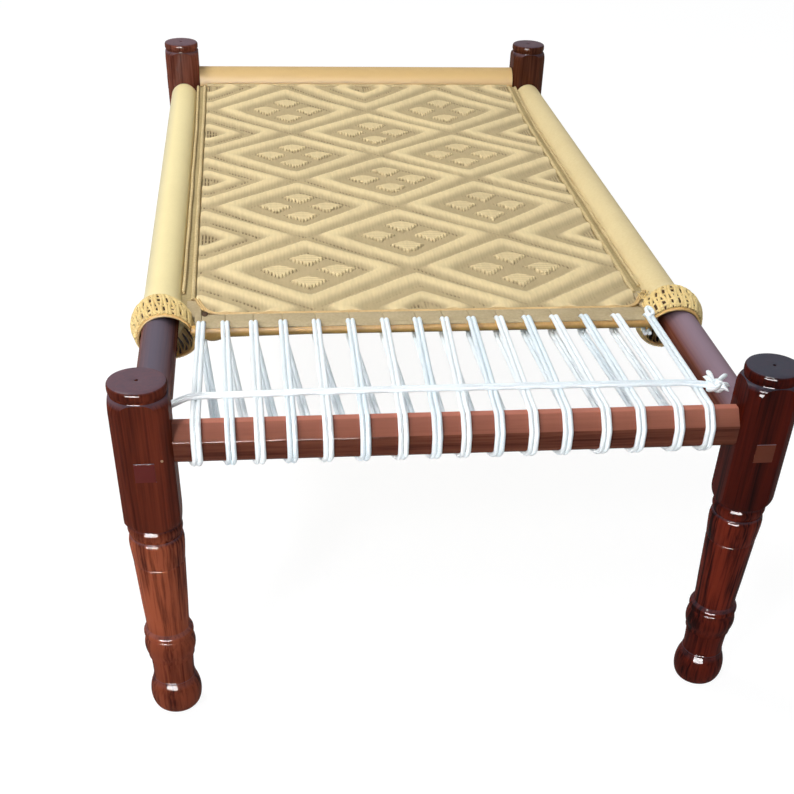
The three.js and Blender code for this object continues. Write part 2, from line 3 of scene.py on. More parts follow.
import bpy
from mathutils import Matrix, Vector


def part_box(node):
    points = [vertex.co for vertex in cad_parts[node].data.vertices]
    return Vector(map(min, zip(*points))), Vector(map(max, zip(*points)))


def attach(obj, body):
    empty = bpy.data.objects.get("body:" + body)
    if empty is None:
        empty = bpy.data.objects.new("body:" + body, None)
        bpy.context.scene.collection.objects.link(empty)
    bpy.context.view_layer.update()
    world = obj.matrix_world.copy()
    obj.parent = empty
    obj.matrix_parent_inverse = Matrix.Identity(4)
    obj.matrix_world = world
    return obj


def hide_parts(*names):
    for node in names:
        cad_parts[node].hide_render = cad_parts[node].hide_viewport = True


bl_info = {
    "name": "Charpai",
    "version": (1, 0, 0),
    "blender": (4, 5, 0),
    "location": "3D View > Sidebar > Charpai",
    "description": "Builds the detailed pieces of a charpai around its packed frame",
    "category": "Object",
}

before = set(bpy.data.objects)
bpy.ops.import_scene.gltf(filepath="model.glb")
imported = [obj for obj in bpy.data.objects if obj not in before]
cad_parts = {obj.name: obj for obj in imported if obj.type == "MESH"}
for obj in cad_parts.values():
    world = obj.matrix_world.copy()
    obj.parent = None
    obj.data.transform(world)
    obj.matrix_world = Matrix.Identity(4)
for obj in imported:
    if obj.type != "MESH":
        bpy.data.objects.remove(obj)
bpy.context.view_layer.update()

from math import cos, hypot, pi, radians, sin, tan

import bmesh
import bpy
import numpy as np
from bpy.props import FloatProperty, FloatVectorProperty, IntProperty, PointerProperty
from mathutils import Matrix, Vector

MM = 0.001
TAU = 2 * pi

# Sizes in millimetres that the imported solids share
RAIL_X = 418.5
FOOT_Y = -857.5
HEAD_Y = 857.5
SIDE_RAIL_Z = 432.0
SIDE_RAIL_RADIUS = 28
END_RAIL_Z = 460.0
END_HALF_WIDE, END_HALF_HIGH = 24.5, 25.5
TOP_CUT, UNDER_CUT = 18.5, 8
TENON_HALF_WIDE, TENON_HALF_HIGH = 13.5, 13.75
BLOCK_HALF = 38.0
JOINT = 0.3
REACH_X = RAIL_X - BLOCK_HALF - JOINT
REACH_Y = HEAD_Y - BLOCK_HALF - JOINT
PANEL_TOP = 448.0
PANEL_UNDER = 434.0
PANEL_HALF = 364.0
PANEL_FOOT_Y = -439.0
PANEL_HEAD_Y = 814.5
SELVEDGE_TOP = 440.0
SELVEDGE_HALF = 388.0
SELVEDGE_HEAD_Y = 828.0
BAND_HEAD_Y = -446.5
BAND_THICK = 6
ROLL_Y = -489.5
ROLL_Z = 438.0
ROLL_RADIUS = 10.0
CLIMB_Y = (522.3, 618.9, 715.6, 812.2)
CLIMB = (0.0, 1.8, 6.75, 15.0)
WRAP_BORE = 28.3
WRAP_RADIUS = 31.0
WRAP_TURN = 3.0
COLLAR_FOOT_Y = -470.5
COLLAR_LENGTH = {-1: 116.0, 1: 84.0}


def climb(y):
    """How far the bed rises towards the head rail, in millimetres."""
    return np.interp(y, CLIMB_Y, CLIMB)


def linear(colour):
    """An sRGB hex colour as linear red, green, blue and alpha. Anything else stays as it is."""
    if not isinstance(colour, str):
        return colour
    parts = [int(colour[i:i + 2], 16) / 255 for i in (1, 3, 5)]
    return tuple(c / 12.92 if c <= 0.04045 else ((c + 0.055) / 1.055) ** 2.4 for c in parts) + (1.0,)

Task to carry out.
From the very first line of the data through the line with "TAU = 2 * pi" in it, please reproduce each line exactly and output nothing more.

Problem solution.
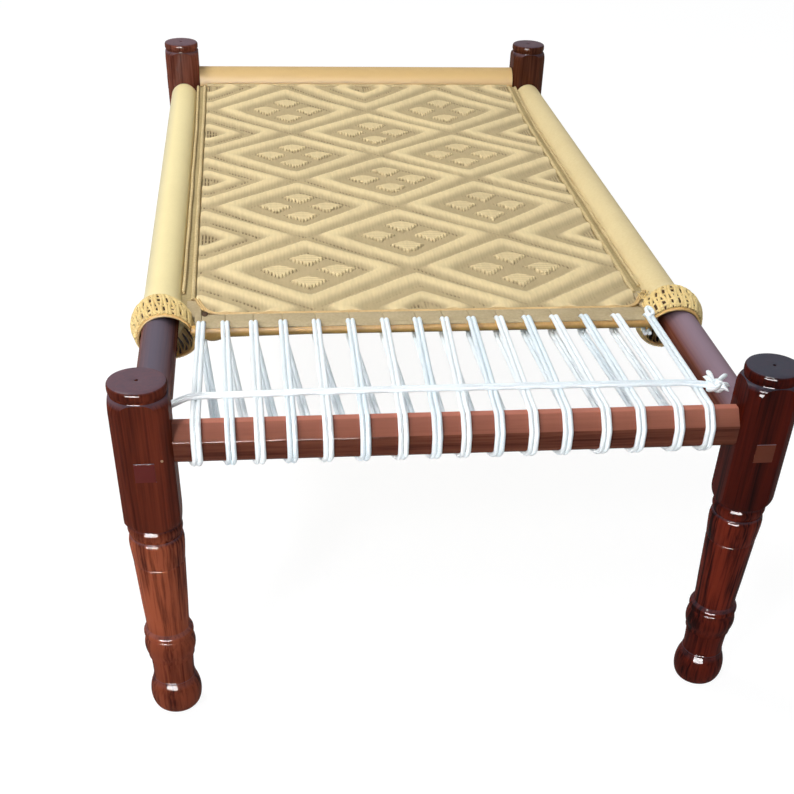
The three.js and Blender code for this object continues. Write part 2, from line 3 of scene.py on. More parts follow.
import bpy
from mathutils import Matrix, Vector


def part_box(node):
    points = [vertex.co for vertex in cad_parts[node].data.vertices]
    return Vector(map(min, zip(*points))), Vector(map(max, zip(*points)))


def attach(obj, body):
    empty = bpy.data.objects.get("body:" + body)
    if empty is None:
        empty = bpy.data.objects.new("body:" + body, None)
        bpy.context.scene.collection.objects.link(empty)
    bpy.context.view_layer.update()
    world = obj.matrix_world.copy()
    obj.parent = empty
    obj.matrix_parent_inverse = Matrix.Identity(4)
    obj.matrix_world = world
    return obj


def hide_parts(*names):
    for node in names:
        cad_parts[node].hide_render = cad_parts[node].hide_viewport = True


bl_info = {
    "name": "Charpai",
    "version": (1, 0, 0),
    "blender": (4, 5, 0),
    "location": "3D View > Sidebar > Charpai",
    "description": "Builds the detailed pieces of a charpai around its packed frame",
    "category": "Object",
}

before = set(bpy.data.objects)
bpy.ops.import_scene.gltf(filepath="model.glb")
imported = [obj for obj in bpy.data.objects if obj not in before]
cad_parts = {obj.name: obj for obj in imported if obj.type == "MESH"}
for obj in cad_parts.values():
    world = obj.matrix_world.copy()
    obj.parent = None
    obj.data.transform(world)
    obj.matrix_world = Matrix.Identity(4)
for obj in imported:
    if obj.type != "MESH":
        bpy.data.objects.remove(obj)
bpy.context.view_layer.update()

from math import cos, hypot, pi, radians, sin, tan

import bmesh
import bpy
import numpy as np
from bpy.props import FloatProperty, FloatVectorProperty, IntProperty, PointerProperty
from mathutils import Matrix, Vector

MM = 0.001
TAU = 2 * pi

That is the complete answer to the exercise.